Zydeco imbues the opener, “Who’s Been Trying” with Pruitt on accordion and Carpenter on the bari sax. That’s only one of the varied styles here, as “No Light Blues” is a horn driven blues with tasty guitar from Tofield. The syncopated, Latin flavored “Truth Come Home” is another feature for Carpenter and Tofield. The shuffling “Waymore Blues” has Pruitt on barrelhouse piano for one ideally suited for the Texas two-step. In a nice sleight of hand sequencing, Pruitt then takes again to the piano while crooning on the ballad “True,” which has a warm B.B. King-like guitar solo from Tofield.
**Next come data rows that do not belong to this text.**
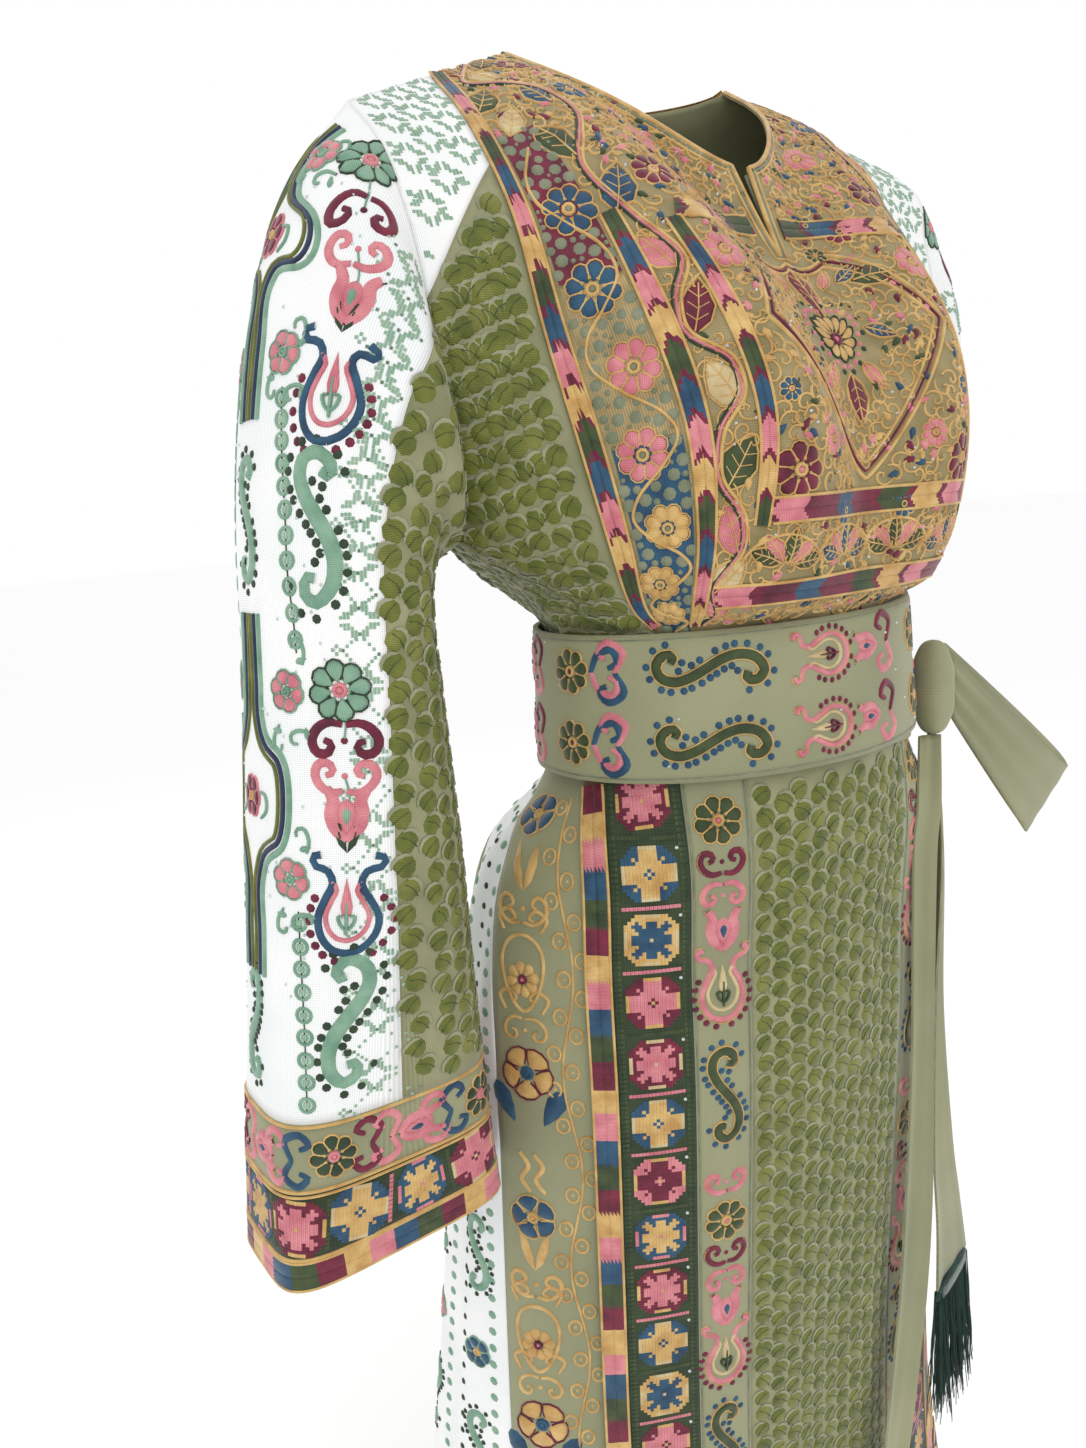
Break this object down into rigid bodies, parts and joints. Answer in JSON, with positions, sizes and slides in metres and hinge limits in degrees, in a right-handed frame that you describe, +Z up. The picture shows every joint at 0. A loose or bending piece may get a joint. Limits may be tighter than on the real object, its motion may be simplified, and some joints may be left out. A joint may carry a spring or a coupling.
{
  "type": "embroidered thobe with its own belt",
  "caption": "Long-sleeved full-length dress, hollow as worn, with embroidered chest panel, banded cuffs, panelled skirt and a tied sash belt with tassels.",
  "frame": {"origin": "between the shoulders, level with the points where the shoulder seams meet the neck, where the wearer's shoulders carry the dress", "axes": "+Z up, the wearer faces -Y, the wearer's right is -X"},
  "size_m": [0.664, 0.4289, 1.4015],
  "materials": {
    "chest_embroidery": "dense satin-stitch embroidery with raised gold cord on sage cloth",
    "leaf_cloth": "olive leaf embroidery on semi-sheer sage cloth",
    "white_cloth": "white crepe with coloured satin-stitch embroidery",
    "godet_cloth": "white crepe with seafoam embroidery",
    "ribbon": "colour-block woven satin ribbon with a zigzag ridge",
    "cross_stitch": "dark green cross-stitch ground with star medallions",
    "sage_cloth": "smooth sage crepe, embroidered in part",
    "tassel_thread": "glossy dark green twisted thread"
  },
  "bodies": {
    "root": {"chest_panel": "chest_embroidery", "side_front_right": "leaf_cloth", "side_front_left": "leaf_cloth", "back_bodice": "leaf_cloth", "sleeve_top_right": "white_cloth", "sleeve_under_right": "leaf_cloth", "cuff_sage_band_right": "sage_cloth", "cuff_cross_stitch_right": "cross_stitch", "cuff_edge_right": "ribbon", "sleeve_top_left": "white_cloth", "sleeve_under_left": "leaf_cloth", "cuff_sage_band_left": "sage_cloth", "cuff_cross_stitch_left": "cross_stitch", "cuff_edge_left": "ribbon", "skirt_leaf_panel": "leaf_cloth", "skirt_motif_strip_right": "sage_cloth", "skirt_motif_strip_left": "sage_cloth", "skirt_cross_stitch_right": "cross_stitch", "skirt_cross_stitch_left": "cross_stitch", "skirt_colour_strip_right": "ribbon", "skirt_colour_strip_left": "ribbon", "skirt_sage_panel_right": "sage_cloth", "skirt_sage_panel_left": "sage_cloth", "skirt_godet_right": "godet_cloth", "skirt_godet_left": "godet_cloth", "skirt_side_back_right": "sage_cloth", "skirt_side_back_left": "sage_cloth", "skirt_back": "leaf_cloth", "ribbon_outer_right": "ribbon", "ribbon_outer_left": "ribbon", "ribbon_second_right": "ribbon", "ribbon_second_left": "ribbon", "ribbon_inner_right": "ribbon", "ribbon_inner_left": "ribbon", "ribbon_upper_right": "ribbon", "ribbon_upper_left": "ribbon", "ribbon_middle": "ribbon", "ribbon_lower": "ribbon", "neck_binding": "ribbon", "neck_facing": "sage_cloth", "belt": "sage_cloth", "belt_under_wrap": "sage_cloth", "bow_loop": "sage_cloth", "tail_long": "sage_cloth", "tail_short": "sage_cloth", "knot": "sage_cloth", "tassel_long": "tassel_thread", "tassel_short": "tassel_thread"}
  },
  "joints": []
}
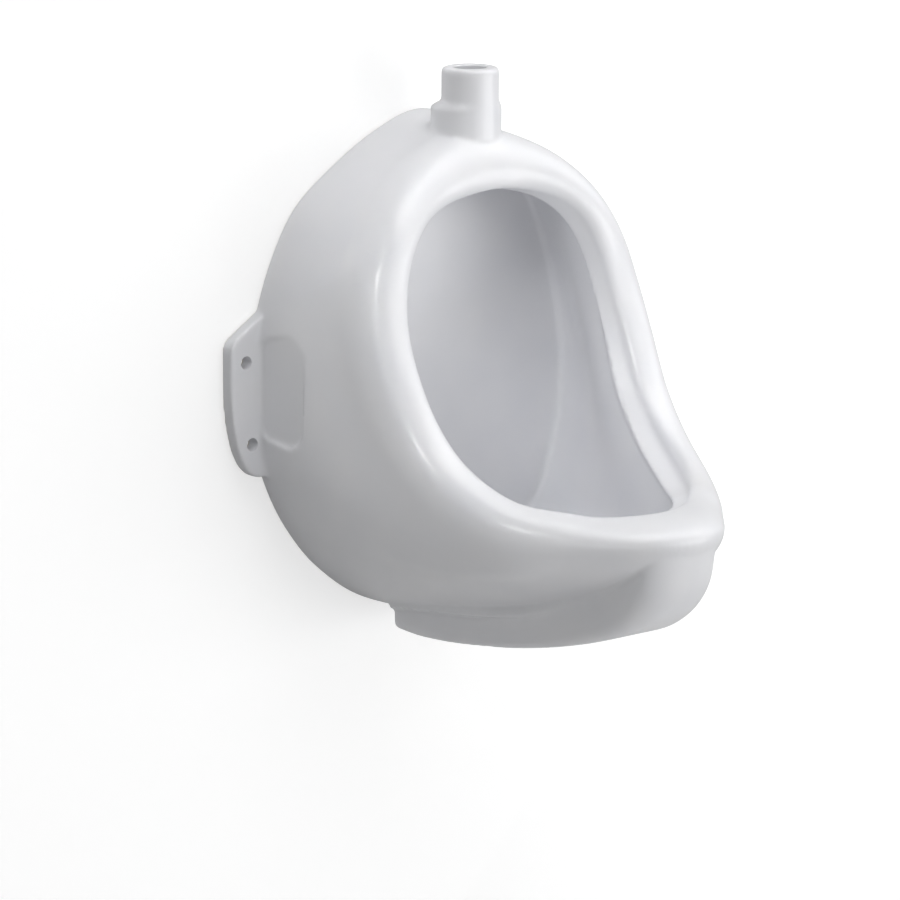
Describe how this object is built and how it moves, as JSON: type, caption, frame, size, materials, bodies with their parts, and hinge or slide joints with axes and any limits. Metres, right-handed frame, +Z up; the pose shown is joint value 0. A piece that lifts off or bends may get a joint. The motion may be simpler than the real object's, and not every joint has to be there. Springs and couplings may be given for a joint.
{
  "type": "wall hung urinal",
  "caption": "Flat-backed wall hung urinal bowl with a projecting lip, rolled flushing rim, side fixing lugs, top inlet horn, low foot and a flanged waste with a lift-out domed grating.",
  "frame": {"origin": "On the wall plane, half way between the centres of the two upper fixing holes", "axes": "+Z up, -Y out from the wall toward the user, +X to the right for someone who faces the wall; the flat back is the plane Y = 0"},
  "size_m": [0.375, 0.3156, 0.4301],
  "materials": {
    "glazed_china": "white gloss glaze on vitreous china",
    "chromed_brass": "polished chrome plate on brass",
    "seal_rubber": "moulded black rubber",
    "white_nylon": "natural white nylon",
    "plain_brass": "machined unplated brass"
  },
  "bodies": {
    "urinal": {"china_body": "glazed_china", "waste_body": "chromed_brass", "flange_seal": "seal_rubber", "rubber_washer": "seal_rubber", "slip_washer": "white_nylon", "back_nut": "plain_brass"},
    "grating": {"domed_grating": "chromed_brass", "grating_seal": "seal_rubber"}
  },
  "joints": [
    {"name": "grating_lift", "type": "slide", "parent": "urinal", "child": "grating", "axis": [0, 0, 1], "range_m": [0, 0.1]}
  ]
}
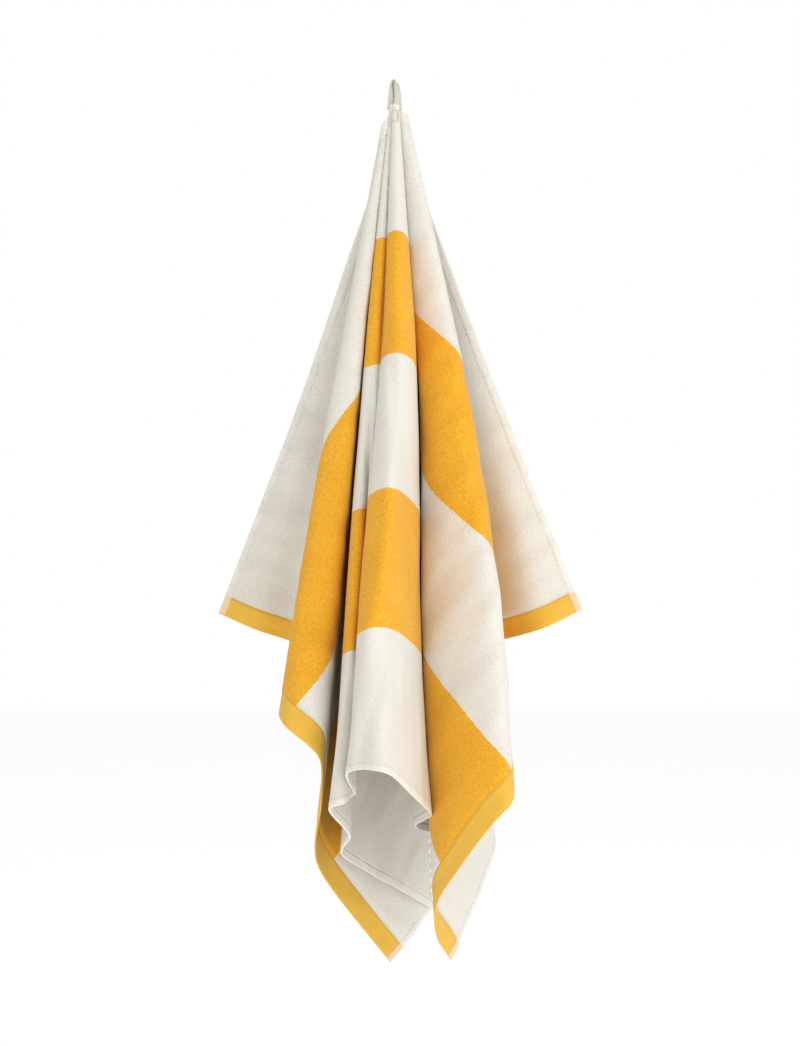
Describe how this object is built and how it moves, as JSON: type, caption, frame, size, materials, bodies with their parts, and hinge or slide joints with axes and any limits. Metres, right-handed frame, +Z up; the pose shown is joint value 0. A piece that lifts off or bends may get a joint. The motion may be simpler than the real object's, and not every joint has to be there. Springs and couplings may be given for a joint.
{
  "type": "striped beach towel",
  "caption": "Large striped terry towel hanging in folds from a tape loop at the middle of one long edge; it swings on the loop.",
  "frame": {"origin": "inside of the top of the hanging loop, where a hook bears", "axes": "+Z up, -Y towards the person looking at the towel, +X to their right along the towel's length"},
  "size_m": [0.522, 0.5328, 1.3066],
  "materials": {
    "terry": "looped cotton pile, matt, off-white with two wide yellow stripes",
    "flat_weave": "flat-woven cotton, matt, yellow",
    "side_hem": "turned and stitched cotton edge",
    "thread": "cotton sewing thread",
    "tape": "woven cotton tape"
  },
  "bodies": {
    "loop": {"hanging_loop": "tape"},
    "towel": {"terry_cloth": "terry", "left_end_hem": "flat_weave", "right_end_hem": "flat_weave", "loop_side_hem": "side_hem", "far_side_hem": "side_hem", "left_end_stitching": "thread", "right_end_stitching": "thread", "loop_side_stitching": "thread", "far_side_stitching": "thread", "loop_tack": "thread"}
  },
  "joints": [
    {"name": "towel_swing", "type": "hinge", "parent": "loop", "child": "towel", "pos_m": [0, 0, -0.04], "axis": [1, 0, 0], "range_deg": [-25, 25]}
  ]
}
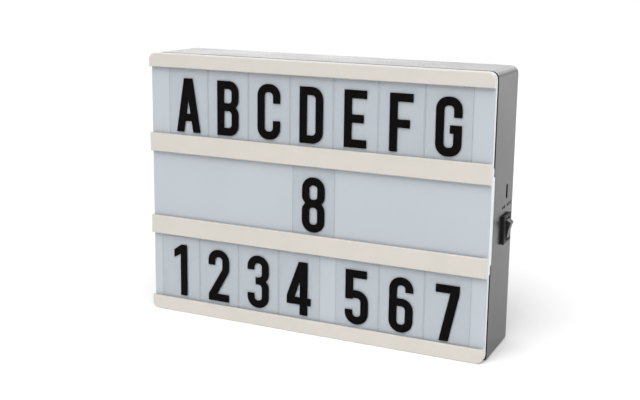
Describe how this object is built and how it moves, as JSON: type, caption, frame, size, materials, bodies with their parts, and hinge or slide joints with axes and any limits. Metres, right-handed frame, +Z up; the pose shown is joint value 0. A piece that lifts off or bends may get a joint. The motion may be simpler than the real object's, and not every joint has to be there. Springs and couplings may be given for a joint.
{
  "type": "light box",
  "caption": "Tabletop light box with a changeable letter front: grey housing, opal front with cream rails, sliding tiles, side rocker switch and rear battery door.",
  "frame": {"origin": "centre of the base, half way between the two sides and between the rails' front and the rear wall", "axes": "front faces -Y, +X to the right seen from the front, +Z up"},
  "size_m": [0.2141, 0.047, 0.1565],
  "materials": {
    "housing_plastic": "satin",
    "opal_plastic": "opal satin",
    "rail_plastic": "satin",
    "tile_film": "clear gloss",
    "reflector": "matte",
    "strip_board": "satin",
    "circuit_board": "satin",
    "socket_steel": "brushed",
    "switch_plastic": "satin",
    "rocker_plastic": "satin gloss",
    "contact_metal": "bright",
    "cell_sleeve": "printed sleeve",
    "screw_steel": "zinc plated",
    "wire_red": "satin",
    "wire_black": "satin",
    "wire_white": "satin"
  },
  "bodies": {
    "light_box": {"rear_housing": "housing_plastic", "diffuser_tray": "opal_plastic", "bottom_rail": "rail_plastic", "lower_rail": "rail_plastic", "upper_rail": "rail_plastic", "top_rail": "rail_plastic", "reflector_sheet": "reflector", "led_strip_1": "strip_board", "led_strip_2": "strip_board", "led_strip_3": "strip_board", "control_board": "circuit_board", "charging_socket": "socket_steel", "switch_body": "switch_plastic", "switch_terminal_1": "contact_metal", "switch_terminal_2": "contact_metal", "battery_cell_1": "cell_sleeve", "battery_cell_2": "cell_sleeve", "battery_cell_3": "cell_sleeve", "battery_cell_4": "cell_sleeve", "contact_negative": "contact_metal", "contact_bridge_1": "contact_metal", "contact_bridge_2": "contact_metal", "contact_bridge_3": "contact_metal", "contact_positive": "contact_metal", "housing_screw_1": "screw_steel", "housing_screw_2": "screw_steel", "housing_screw_3": "screw_steel", "housing_screw_4": "screw_steel", "board_screw_1": "screw_steel", "board_screw_2": "screw_steel", "battery_wire_positive": "wire_red", "battery_wire_negative": "wire_black", "switch_wire": "wire_red", "strip_feed_wire": "wire_white", "strip_link_lower": "wire_white", "strip_link_upper": "wire_white"},
    "rocker": {"switch_rocker": "rocker_plastic"},
    "door": {"battery_door": "housing_plastic"},
    "tile_top_1": {"letter_tile_top_1": "tile_film"},
    "tile_top_2": {"letter_tile_top_2": "tile_film"},
    "tile_top_3": {"letter_tile_top_3": "tile_film"},
    "tile_top_4": {"letter_tile_top_4": "tile_film"},
    "tile_top_5": {"letter_tile_top_5": "tile_film"},
    "tile_top_6": {"letter_tile_top_6": "tile_film"},
    "tile_top_7": {"letter_tile_top_7": "tile_film"},
    "tile_middle_1": {"letter_tile_middle_1": "tile_film"},
    "tile_bottom_1": {"letter_tile_bottom_1": "tile_film"},
    "tile_bottom_2": {"letter_tile_bottom_2": "tile_film"},
    "tile_bottom_3": {"letter_tile_bottom_3": "tile_film"},
    "tile_bottom_4": {"letter_tile_bottom_4": "tile_film"},
    "tile_bottom_5": {"letter_tile_bottom_5": "tile_film"},
    "tile_bottom_6": {"letter_tile_bottom_6": "tile_film"},
    "tile_bottom_7": {"letter_tile_bottom_7": "tile_film"}
  },
  "joints": [
    {"name": "rocker_tilt", "type": "hinge", "parent": "light_box", "child": "rocker", "pos_m": [0.1046, 0.0088, 0.0683], "axis": [0, 1, 0], "range_deg": [-24, 0]},
    {"name": "battery_door_hinge", "type": "hinge", "parent": "light_box", "child": "door", "pos_m": [0, 0.0235, 0.0286], "axis": [-1, 0, 0], "range_deg": [0, 60]},
    {"name": "tile_top_1_slide", "type": "slide", "parent": "light_box", "child": "tile_top_1", "axis": [1, 0, 0], "range_m": [-0.0107, 0.0088]},
    {"name": "tile_top_2_slide", "type": "slide", "parent": "light_box", "child": "tile_top_2", "axis": [1, 0, 0], "range_m": [-0.0107, 0.0088]},
    {"name": "tile_top_3_slide", "type": "slide", "parent": "light_box", "child": "tile_top_3", "axis": [1, 0, 0], "range_m": [-0.0107, 0.0088]},
    {"name": "tile_top_4_slide", "type": "slide", "parent": "light_box", "child": "tile_top_4", "axis": [1, 0, 0], "range_m": [-0.0107, 0.0088]},
    {"name": "tile_top_5_slide", "type": "slide", "parent": "light_box", "child": "tile_top_5", "axis": [1, 0, 0], "range_m": [-0.0107, 0.0088]},
    {"name": "tile_top_6_slide", "type": "slide", "parent": "light_box", "child": "tile_top_6", "axis": [1, 0, 0], "range_m": [-0.0107, 0.0088]},
    {"name": "tile_top_7_slide", "type": "slide", "parent": "light_box", "child": "tile_top_7", "axis": [1, 0, 0], "range_m": [-0.0107, 0.0088]},
    {"name": "tile_middle_1_slide", "type": "slide", "parent": "light_box", "child": "tile_middle_1", "axis": [1, 0, 0], "range_m": [-0.0923, 0.0867]},
    {"name": "tile_bottom_1_slide", "type": "slide", "parent": "light_box", "child": "tile_bottom_1", "axis": [1, 0, 0], "range_m": [-0.004, 0.0047]},
    {"name": "tile_bottom_2_slide", "type": "slide", "parent": "light_box", "child": "tile_bottom_2", "axis": [1, 0, 0], "range_m": [-0.004, 0.0047]},
    {"name": "tile_bottom_3_slide", "type": "slide", "parent": "light_box", "child": "tile_bottom_3", "axis": [1, 0, 0], "range_m": [-0.004, 0.0047]},
    {"name": "tile_bottom_4_slide", "type": "slide", "parent": "light_box", "child": "tile_bottom_4", "axis": [1, 0, 0], "range_m": [-0.004, 0.0047]},
    {"name": "tile_bottom_5_slide", "type": "slide", "parent": "light_box", "child": "tile_bottom_5", "axis": [1, 0, 0], "range_m": [-0.0047, 0.006]},
    {"name": "tile_bottom_6_slide", "type": "slide", "parent": "light_box", "child": "tile_bottom_6", "axis": [1, 0, 0], "range_m": [-0.0047, 0.006]},
    {"name": "tile_bottom_7_slide", "type": "slide", "parent": "light_box", "child": "tile_bottom_7", "axis": [1, 0, 0], "range_m": [-0.0047, 0.006]}
  ],
  "couplings": [
    {"joint": "tile_top_2_slide", "follows": "tile_top_1_slide", "ratio": 1},
    {"joint": "tile_top_3_slide", "follows": "tile_top_1_slide", "ratio": 1},
    {"joint": "tile_top_4_slide", "follows": "tile_top_1_slide", "ratio": 1},
    {"joint": "tile_top_5_slide", "follows": "tile_top_1_slide", "ratio": 1},
    {"joint": "tile_top_6_slide", "follows": "tile_top_1_slide", "ratio": 1},
    {"joint": "tile_top_7_slide", "follows": "tile_top_1_slide", "ratio": 1},
    {"joint": "tile_bottom_2_slide", "follows": "tile_bottom_1_slide", "ratio": 1},
    {"joint": "tile_bottom_3_slide", "follows": "tile_bottom_1_slide", "ratio": 1},
    {"joint": "tile_bottom_4_slide", "follows": "tile_bottom_1_slide", "ratio": 1},
    {"joint": "tile_bottom_6_slide", "follows": "tile_bottom_5_slide", "ratio": 1},
    {"joint": "tile_bottom_7_slide", "follows": "tile_bottom_5_slide", "ratio": 1}
  ]
}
“Salvation or Hell and Famous Potatoes” plays to a reggae beat while Elk wails on the blues harp and Carpenter fills in the bottom. Pruitt stretches out an electric piano solo. “Life Like Art” mixes blues with Tex-Mex with guest Eaton reaching into falsetto zones on this standout track. The rollicking “Hobo Flatts” is a shuffling country blues with pounding piano, melodic blues harp and some nice lap steel. “The Preacher Stole My Angel” is a chugging, witty roots tune with more stellar lap steel from Ek. The closer, the instrumental “Ragtime Eastern Cowboy“22”” proves that this first-rate group of musicians can improvise in jazz fashion as each takes a brief turn.
The varied material and great musicianship make Abstract Truth a winner. It will likely have you seeking out the Contino album and anything you can find from the Vegas Strip Kings.